Pero creo que al lector le interesará más conocer cuál es mi rutina en los días de Academia. Asisto todos los jueves a las reuniones, salvo motivo de fuerza mayor. Suelo llegar a su venerable sede poco después del almuerzo, con objeto de aprovechar el tiempo libre consultando libros raros en la espléndida biblioteca. Se accede al enorme caserón por Felipe IV, no por la puerta principal, cuya apertura se reserva para las grandes galas. Al franquear el vestíbulo, se abre la puerta interior misteriosamente, sin necesidad de pronunciar ninguna palabra mágica (habrá alguna cámara oculta, pero hasta ahora no he logrado averiguar dónde está; tampoco su localización me quita el sueño). Los bedeles saludan mi entrada afectuosamente. Una rápida visita al perchero me permite dejar mis pertenencias y comprobar si he recibido alguna carta. Subo después por la espléndida escalinata al primer piso, donde se halla la biblioteca. En el rellano saludo a Quevedo, que me mira impasible, quizá con cierto desdén, desde un mármol blanquísimo. Coronar el segundo tramo me deja casi sin resuello, pero logro llegar a la balaustrada del corredor, que está adornada con enormes jarrones morunos que me horripilan. Venciendo la tentación de empujarlos al vacío, entro en la majestuosa biblioteca. Allí me atienden solícitos sus estupendos encargados y satisfacen al punto mis pedidos. Hora y media de trabajo.
A las seis de la tarde comienzan las comisiones, en las que se discuten los muy diversos problemas que plantea la renovación del Diccionario. La comisión a la que pertenezco (Cultura II) se reúne en una sala destartalada del segundo piso, tan grande, que muy al fondo trabaja una persona sin que, al parecer, estorbemos su labor; al menos, no se ha quejado. En torno a una gran mesa cuadrangular van tomando asiento escritores ilustrísimos: Luis Mateo Díez, José María Merino, Álvaro Pombo, Carme Riera y, cuando está en España, Mario Vargas Llosa. Es un verdadero gozo ver cómo estos esforzados paladines de la palabra desmenuzan las voces, suscitan dudas, proponen interpretaciones, discuten y se interpelan entre ellos pluma en mano o diccionario en ristre. Los filólogos –Inés Fernández Ordóñez y yo- echamos también cuando podemos y debemos nuestro cuarto a espadas. En estos debates pasa el tiempo sin sentir. Un lexicógrafo toma cumplida nota de las conclusiones de cada día, para elevarlas a la Comisión Delegada del Diccionario.

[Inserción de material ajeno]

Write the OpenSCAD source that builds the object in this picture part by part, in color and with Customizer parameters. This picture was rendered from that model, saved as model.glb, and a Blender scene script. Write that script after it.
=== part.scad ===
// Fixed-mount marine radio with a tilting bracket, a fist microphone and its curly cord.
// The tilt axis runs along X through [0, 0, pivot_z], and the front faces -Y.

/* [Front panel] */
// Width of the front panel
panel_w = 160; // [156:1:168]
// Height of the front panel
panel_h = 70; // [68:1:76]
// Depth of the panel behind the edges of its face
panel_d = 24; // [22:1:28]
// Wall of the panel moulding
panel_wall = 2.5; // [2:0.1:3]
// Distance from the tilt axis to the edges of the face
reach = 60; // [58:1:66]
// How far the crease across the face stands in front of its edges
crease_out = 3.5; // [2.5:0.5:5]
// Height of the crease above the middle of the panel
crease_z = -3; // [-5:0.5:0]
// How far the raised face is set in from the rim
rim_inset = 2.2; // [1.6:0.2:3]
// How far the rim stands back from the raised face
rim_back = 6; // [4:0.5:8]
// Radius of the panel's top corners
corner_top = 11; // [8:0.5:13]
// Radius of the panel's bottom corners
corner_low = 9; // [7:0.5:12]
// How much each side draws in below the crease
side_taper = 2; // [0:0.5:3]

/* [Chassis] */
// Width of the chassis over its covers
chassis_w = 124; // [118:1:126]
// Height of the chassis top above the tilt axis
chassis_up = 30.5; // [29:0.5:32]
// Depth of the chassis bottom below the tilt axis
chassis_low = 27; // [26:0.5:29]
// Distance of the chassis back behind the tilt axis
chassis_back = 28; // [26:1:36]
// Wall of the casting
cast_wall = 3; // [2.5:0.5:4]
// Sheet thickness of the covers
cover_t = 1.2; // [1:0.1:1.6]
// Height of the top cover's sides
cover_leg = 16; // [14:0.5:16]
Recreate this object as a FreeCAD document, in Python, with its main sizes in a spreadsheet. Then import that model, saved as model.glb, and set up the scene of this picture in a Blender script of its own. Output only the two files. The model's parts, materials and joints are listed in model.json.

Pasadas las siete, bajamos todos los académicos a la sala de pastas, donde se sirve una bebida y quien quiere toma un canapé. Allí se charla animadamente en corrillos, comentando las últimas novedades. A las siete y media, suena una campanilla que anuncia el comienzo del pleno.
La junta tiene lugar en la habitación de enfrente. Poco a poco los académicos se dirigen a sus respectivos sillones, situados en torno de la famosa mesa oval. El director toma la palabra y dice… Lo que dice está prohibido contarlo. Es secreto del acta pormenorizada que redacta el secretario. Ahora bien, las actas se guardan celosamente en el Archivo y se pondrán a disposición del público dentro de unos años. De modo que si alguien quiere enterarse de los intríngulis actuales de la Academia, no tiene más que armarse de paciencia y esperar. Estoy seguro de que quien así lo haga e investigue en el futuro tan apasionante tema, podrá escribir un sabroso artículo o, tal vez, hasta un buen libro.

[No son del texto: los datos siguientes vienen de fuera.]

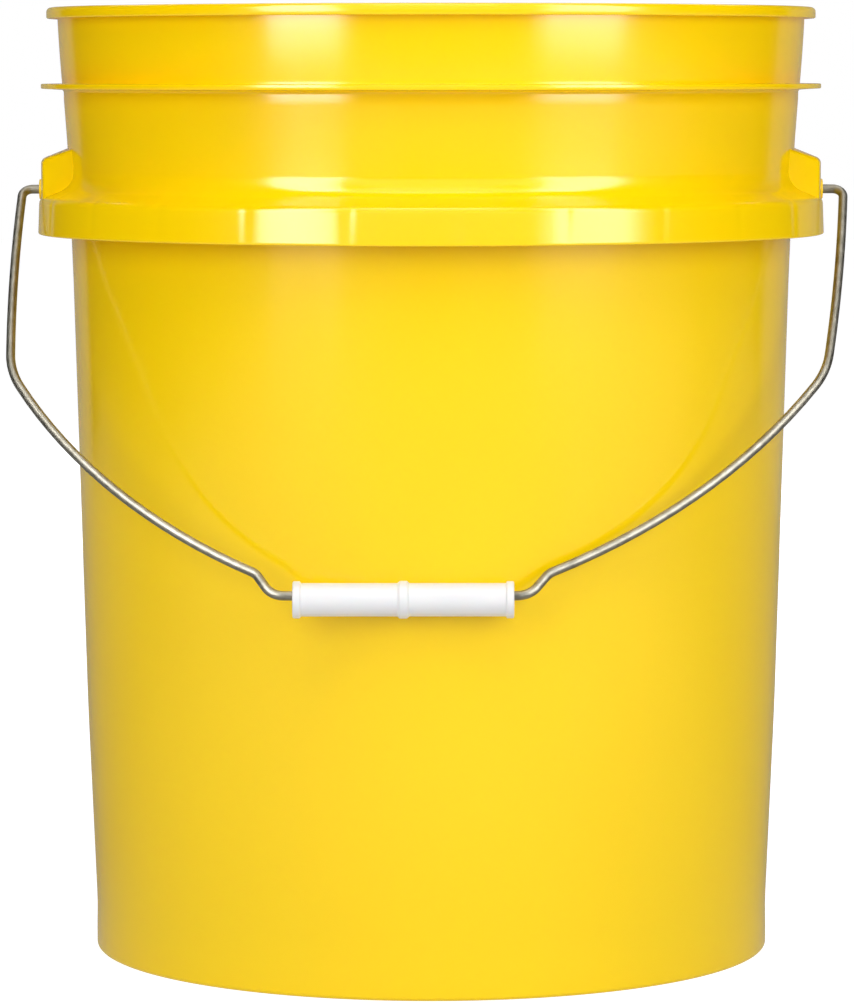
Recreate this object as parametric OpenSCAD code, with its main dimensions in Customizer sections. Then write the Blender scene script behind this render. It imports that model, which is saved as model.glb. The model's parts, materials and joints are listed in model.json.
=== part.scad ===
// Wash bucket: a moulded pail with a rim, a lid-stop rib and a skirt with two ears,
// a swinging wire bail, and a roll grip that turns on the wire.
// Millimetres, +Z up, origin on the floor under the pail's axis. The bail hangs to the front, -Y.

/* [Pail] */
// Height over the rim
total_h = 368.3; // [350:0.1:390]
// Outside radius at the foot
base_r = 132.3; // [128:0.1:134]
// Outside radius of the wall behind the skirt
skirt_wall_r = 140.6; // [138:0.1:142]
// Outside radius of the wall just under the rim
neck_r = 145.5; // [144:0.1:147]
// Wall thickness
wall_t = 2.2; // [1.8:0.1:2.8]
// Height of the floor's underside above the ground
floor_z = 5; // [4:0.5:8]

/* [Rim and rib] */
// Outside radius of the rim
rim_r = 149.9; // [148.5:0.1:151.5]
// Height of the rim band
rim_h = 4.3; // [3.5:0.1:6]
// Distance of the lid-stop rib below the top
rib_drop = 29.5; // [24:0.5:32]
// Outside radius of the lid-stop rib
rib_r = 152.2; // [150:0.1:153]
// Thickness of the rib at its edge
rib_t = 1.9; // [1.4:0.1:2.6]

/* [Skirt and ears] */
// Outside radius of the skirt at its top
skirt_r = 153.1; // [152:0.1:154]
// Distance of the skirt's top face below the top of the pail
skirt_drop = 74.2; // [70:0.1:80]
// Height of the skirt's face
skirt_h = 13.6; // [10:0.1:18]
// Slope of the shoulder above the skirt, in degrees
shoulder_tilt = 26; // [20:1:32]
// Number of places for webs between the wall and the skirt, of which each ear takes two
web_places = 24; // [12:4:36]
// Outside radius of the ears
ear_r = 152.3; // [151.5:0.1:153]
// Width of an ear's outer face
ear_w = 48; // [40:1:52]
// Height of an ear's outer edge above the pivot
ear_rise = 12; // [10:0.5:14]

/* [Bail and grip] */
// Wire diameter
wire_d = 3.5; // [3:0.1:4]
// Distance of the pivot below the top of the pail
pivot_drop = 70.7; // [69:0.1:72]
// Distance from the pail's axis to where the bail's ends turn down
pivot_reach = 156.7; // [156:0.1:159]
// Distance from the pivot to the wire inside the grip
bail_reach = 204.2; // [200:0.1:212]
// Sideways sway of the hanging bail, in degrees
bail_sway = 3.4; // [-3.4:0.1:3.4]
// Sideways play of the bail in the ears
bail_play = 0.6; // [-0.8:0.1:0.8]
// Half the length of the straight wire that holds the grip
seat_half = 45; // [42:0.5:47]
// Grip length
grip_l = 81; // [74:0.5:82]
// Grip barrel diameter
grip_d = 12.2; // [11:0.1:14]
// Grip bore
grip_bore = 6.6; // [6:0.1:7]

/* [Hidden] */
$fn = 96;

// Heights, from the floor
rim_z = total_h - rim_h;
rib_z = total_h - rib_drop - rib_t;
skirt_z = total_h - skirt_drop;
pivot_z = total_h - pivot_drop;

// Outside of the wall, as height and radius: foot band, lower cone, upper cone, neck
knee_z = 95;
knee_r = base_r + (skirt_wall_r - base_r) * 0.37;
outer_wall = [
    [0, base_r], [9, base_r], [17, base_r - 0.2], [knee_z, knee_r], [skirt_z - 10, skirt_wall_r],
    [skirt_z + 22, neck_r - 3.4], [rib_z, neck_r - 1.9], [rib_z + rib_t, neck_r - 1.5], [rim_z - 2, neck_r],
    [total_h, neck_r + 0.4]
];
function wall_r(z) = lookup(z, outer_wall);
function inner_r(z) = wall_r(z) - wall_t;

// Points of an arc in the section plane
function arc(c, r, from, to, n = 6) =
    [for (i = [0:n]) c + r * [cos(from + (to - from) * i / n), sin(from + (to - from) * i / n)]];

// Shoulder: a hollow fillet on the wall, then a slope out to the skirt
fillet_r = 9.4;
fillet_c = [wall_r(skirt_z + 11) + fillet_r, skirt_z + 11.5];
slope_from = fillet_c - fillet_r * [sin(shoulder_tilt), cos(shoulder_tilt)];
function slope_z(r) = slope_from[1] - (r - slope_from[0]) * tan(shoulder_tilt);
edge_r = 3;
edge_c = [skirt_r - edge_r, slope_z(skirt_r - edge_r * (1 - sin(shoulder_tilt))) - edge_r * cos(shoulder_tilt)];
skirt_low_z = skirt_z - skirt_h;
skirt_flare = 0.5;
shoulder_t = wall_t / cos(shoulder_tilt);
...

La sesión académica acaba a las ocho y media en punto. Quedan todavía unos minutos para una breve cháchara y las despedidas antes de tomar, a las nueve y media, el último AVE para Sevilla. Ah, pero el tren ya no sale a las nueve y media, sino a las nueve y veinticinco, y no es un AVE, sino un Alvia (no lo confundan con Albia, que es una funeraria). ¡Cómo se nota que ya no vuelven a Sevilla diputados como los de antes, dotados de omnímodo poder!

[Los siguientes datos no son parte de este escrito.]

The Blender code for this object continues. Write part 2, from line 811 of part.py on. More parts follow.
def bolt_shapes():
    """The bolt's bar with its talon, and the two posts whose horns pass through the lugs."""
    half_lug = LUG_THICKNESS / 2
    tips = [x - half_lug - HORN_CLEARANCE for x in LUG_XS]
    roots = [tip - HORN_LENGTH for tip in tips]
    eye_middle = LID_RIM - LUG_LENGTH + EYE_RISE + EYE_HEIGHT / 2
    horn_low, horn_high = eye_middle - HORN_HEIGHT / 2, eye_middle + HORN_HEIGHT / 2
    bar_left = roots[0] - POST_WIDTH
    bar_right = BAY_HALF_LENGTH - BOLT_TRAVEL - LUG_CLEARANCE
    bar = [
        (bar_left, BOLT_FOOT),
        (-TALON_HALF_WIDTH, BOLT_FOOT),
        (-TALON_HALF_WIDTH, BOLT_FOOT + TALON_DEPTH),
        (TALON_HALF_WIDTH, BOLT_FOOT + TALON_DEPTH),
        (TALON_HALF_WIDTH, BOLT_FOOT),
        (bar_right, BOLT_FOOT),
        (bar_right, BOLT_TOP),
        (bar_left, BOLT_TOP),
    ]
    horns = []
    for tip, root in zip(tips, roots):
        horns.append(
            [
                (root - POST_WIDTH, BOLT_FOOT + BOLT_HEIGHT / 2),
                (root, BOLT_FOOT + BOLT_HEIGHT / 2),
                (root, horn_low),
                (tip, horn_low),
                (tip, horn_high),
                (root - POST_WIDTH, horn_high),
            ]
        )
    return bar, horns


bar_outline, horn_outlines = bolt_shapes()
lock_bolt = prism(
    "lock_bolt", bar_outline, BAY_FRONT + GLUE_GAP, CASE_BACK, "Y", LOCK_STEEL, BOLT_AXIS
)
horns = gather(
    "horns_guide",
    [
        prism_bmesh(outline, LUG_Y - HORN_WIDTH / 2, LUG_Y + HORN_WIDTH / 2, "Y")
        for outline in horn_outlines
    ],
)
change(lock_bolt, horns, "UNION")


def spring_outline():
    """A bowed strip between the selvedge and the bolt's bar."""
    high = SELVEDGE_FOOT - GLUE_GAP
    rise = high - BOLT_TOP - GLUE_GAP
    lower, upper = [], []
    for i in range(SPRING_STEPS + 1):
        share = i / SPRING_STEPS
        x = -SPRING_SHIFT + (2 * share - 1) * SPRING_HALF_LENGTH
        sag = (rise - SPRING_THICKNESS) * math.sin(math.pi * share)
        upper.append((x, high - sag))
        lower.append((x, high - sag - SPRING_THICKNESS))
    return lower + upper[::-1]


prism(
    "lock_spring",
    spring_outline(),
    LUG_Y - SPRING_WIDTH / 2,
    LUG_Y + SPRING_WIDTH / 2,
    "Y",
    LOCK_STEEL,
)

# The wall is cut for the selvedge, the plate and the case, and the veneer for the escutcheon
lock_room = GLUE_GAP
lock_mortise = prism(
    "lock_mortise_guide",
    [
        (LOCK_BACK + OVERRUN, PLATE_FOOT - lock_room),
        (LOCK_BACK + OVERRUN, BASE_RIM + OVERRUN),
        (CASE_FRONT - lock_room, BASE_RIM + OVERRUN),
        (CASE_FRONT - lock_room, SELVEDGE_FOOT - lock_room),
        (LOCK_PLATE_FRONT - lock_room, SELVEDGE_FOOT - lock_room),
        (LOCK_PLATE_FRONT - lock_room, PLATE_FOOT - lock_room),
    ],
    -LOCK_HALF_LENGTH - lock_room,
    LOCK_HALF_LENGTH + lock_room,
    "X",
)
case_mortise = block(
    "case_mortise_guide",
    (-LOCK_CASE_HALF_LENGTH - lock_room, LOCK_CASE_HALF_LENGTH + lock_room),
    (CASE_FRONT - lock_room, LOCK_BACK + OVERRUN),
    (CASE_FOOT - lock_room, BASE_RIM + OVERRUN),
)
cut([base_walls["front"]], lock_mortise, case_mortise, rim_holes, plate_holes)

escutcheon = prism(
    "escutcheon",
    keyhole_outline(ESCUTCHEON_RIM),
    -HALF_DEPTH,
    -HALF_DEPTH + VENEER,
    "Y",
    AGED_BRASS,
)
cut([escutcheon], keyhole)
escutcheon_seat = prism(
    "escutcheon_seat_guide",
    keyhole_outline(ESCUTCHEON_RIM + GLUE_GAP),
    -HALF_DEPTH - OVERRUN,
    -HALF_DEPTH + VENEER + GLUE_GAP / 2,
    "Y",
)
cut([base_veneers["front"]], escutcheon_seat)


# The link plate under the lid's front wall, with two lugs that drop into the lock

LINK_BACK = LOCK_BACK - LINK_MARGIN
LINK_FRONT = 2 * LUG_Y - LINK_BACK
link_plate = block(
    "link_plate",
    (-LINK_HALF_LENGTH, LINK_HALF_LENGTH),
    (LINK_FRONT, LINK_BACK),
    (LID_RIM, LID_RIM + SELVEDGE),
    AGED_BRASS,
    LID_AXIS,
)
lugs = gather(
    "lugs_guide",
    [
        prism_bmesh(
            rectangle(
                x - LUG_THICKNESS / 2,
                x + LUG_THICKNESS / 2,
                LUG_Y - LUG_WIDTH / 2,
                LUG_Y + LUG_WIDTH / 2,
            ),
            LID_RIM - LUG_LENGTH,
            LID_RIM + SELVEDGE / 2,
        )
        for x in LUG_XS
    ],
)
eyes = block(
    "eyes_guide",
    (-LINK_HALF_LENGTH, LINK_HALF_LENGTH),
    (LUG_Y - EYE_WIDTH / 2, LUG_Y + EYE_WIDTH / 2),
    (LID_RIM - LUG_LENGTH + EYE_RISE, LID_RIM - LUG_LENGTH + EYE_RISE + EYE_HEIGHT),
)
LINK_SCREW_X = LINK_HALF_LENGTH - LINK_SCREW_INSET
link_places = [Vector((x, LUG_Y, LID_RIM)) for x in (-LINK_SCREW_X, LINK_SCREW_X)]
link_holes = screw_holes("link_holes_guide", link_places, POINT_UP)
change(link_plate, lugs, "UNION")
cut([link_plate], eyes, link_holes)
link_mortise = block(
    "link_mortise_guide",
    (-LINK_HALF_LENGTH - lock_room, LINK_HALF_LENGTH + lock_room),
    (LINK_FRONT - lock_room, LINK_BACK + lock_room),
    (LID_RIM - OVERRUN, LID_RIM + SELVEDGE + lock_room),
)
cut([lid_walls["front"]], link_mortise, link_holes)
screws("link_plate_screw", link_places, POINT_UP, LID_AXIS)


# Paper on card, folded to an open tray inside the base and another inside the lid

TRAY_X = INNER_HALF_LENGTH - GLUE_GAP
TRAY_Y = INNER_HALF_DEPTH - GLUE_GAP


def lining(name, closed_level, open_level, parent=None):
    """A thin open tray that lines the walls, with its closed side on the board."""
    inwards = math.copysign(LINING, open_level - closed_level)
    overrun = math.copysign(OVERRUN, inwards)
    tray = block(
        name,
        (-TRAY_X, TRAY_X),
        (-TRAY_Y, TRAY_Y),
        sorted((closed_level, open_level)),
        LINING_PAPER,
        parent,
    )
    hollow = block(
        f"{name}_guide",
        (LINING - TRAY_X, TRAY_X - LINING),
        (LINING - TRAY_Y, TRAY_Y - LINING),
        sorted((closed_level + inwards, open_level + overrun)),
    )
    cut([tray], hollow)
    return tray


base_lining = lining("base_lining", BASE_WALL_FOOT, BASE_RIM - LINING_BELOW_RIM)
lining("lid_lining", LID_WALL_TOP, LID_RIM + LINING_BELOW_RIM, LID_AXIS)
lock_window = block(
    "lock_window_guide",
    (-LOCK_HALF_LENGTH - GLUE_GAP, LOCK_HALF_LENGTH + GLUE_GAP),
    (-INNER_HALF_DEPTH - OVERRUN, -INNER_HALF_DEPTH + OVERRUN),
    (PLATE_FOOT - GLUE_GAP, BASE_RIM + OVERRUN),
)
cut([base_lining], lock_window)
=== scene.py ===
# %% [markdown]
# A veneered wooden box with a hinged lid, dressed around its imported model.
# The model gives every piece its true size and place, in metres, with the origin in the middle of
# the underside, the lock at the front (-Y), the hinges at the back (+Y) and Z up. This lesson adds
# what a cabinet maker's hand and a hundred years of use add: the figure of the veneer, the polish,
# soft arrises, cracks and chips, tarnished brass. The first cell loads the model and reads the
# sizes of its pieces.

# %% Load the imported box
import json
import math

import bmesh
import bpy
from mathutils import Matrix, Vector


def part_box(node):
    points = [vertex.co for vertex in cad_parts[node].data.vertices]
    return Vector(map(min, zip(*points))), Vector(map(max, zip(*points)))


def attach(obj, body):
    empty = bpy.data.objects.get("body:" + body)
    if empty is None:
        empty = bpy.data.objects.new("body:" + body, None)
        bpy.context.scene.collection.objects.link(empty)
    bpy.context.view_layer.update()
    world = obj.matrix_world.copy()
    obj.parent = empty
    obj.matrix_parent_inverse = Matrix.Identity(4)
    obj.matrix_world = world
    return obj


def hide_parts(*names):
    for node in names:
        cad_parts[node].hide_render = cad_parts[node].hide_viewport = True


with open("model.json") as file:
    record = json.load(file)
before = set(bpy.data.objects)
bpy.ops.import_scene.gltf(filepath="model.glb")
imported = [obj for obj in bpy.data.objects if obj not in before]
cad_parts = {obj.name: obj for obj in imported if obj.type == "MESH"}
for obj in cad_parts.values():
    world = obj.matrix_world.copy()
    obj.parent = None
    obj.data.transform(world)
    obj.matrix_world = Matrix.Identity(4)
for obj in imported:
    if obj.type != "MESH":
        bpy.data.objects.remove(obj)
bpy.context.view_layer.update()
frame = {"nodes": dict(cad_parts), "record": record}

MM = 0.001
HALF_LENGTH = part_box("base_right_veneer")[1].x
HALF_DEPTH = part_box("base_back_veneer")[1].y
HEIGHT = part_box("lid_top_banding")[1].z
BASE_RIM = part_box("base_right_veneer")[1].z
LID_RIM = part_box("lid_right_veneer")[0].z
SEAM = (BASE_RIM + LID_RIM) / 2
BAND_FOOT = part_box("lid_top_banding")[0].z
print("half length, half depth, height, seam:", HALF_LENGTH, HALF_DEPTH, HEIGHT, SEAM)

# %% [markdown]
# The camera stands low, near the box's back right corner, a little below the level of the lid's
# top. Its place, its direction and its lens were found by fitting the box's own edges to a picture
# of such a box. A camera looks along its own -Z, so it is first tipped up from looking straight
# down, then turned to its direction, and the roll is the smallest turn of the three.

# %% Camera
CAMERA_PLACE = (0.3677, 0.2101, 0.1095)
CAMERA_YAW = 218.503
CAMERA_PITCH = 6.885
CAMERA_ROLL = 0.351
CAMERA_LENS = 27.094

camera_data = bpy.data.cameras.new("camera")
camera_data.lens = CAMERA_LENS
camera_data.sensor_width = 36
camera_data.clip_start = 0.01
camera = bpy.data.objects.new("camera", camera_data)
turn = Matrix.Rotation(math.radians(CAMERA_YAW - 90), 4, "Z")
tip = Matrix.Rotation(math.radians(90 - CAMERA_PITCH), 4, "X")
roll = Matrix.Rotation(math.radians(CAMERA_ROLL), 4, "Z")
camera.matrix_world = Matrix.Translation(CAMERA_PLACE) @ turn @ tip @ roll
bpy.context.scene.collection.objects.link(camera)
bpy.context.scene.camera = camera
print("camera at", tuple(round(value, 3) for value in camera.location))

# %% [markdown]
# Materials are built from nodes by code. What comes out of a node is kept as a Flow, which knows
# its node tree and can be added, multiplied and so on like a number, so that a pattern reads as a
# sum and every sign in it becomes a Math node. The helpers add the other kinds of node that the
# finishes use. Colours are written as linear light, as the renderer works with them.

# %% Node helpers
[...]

Juan Gil Fernández (Madrid, 1939), catedrático de Filología Latina de la Universidad de Sevilla, es considerado el mayor especialista en el latín de visigodos y mozárabes y ha dedicado especial atención a la historia de Cristóbal Colón. En 2011 ingresó en la Real Academia Española, con el discurso titulado «El burlador y sus estragos», para ocupar el sillón «e», vacante desde el fallecimiento del novelista Miguel Delibes.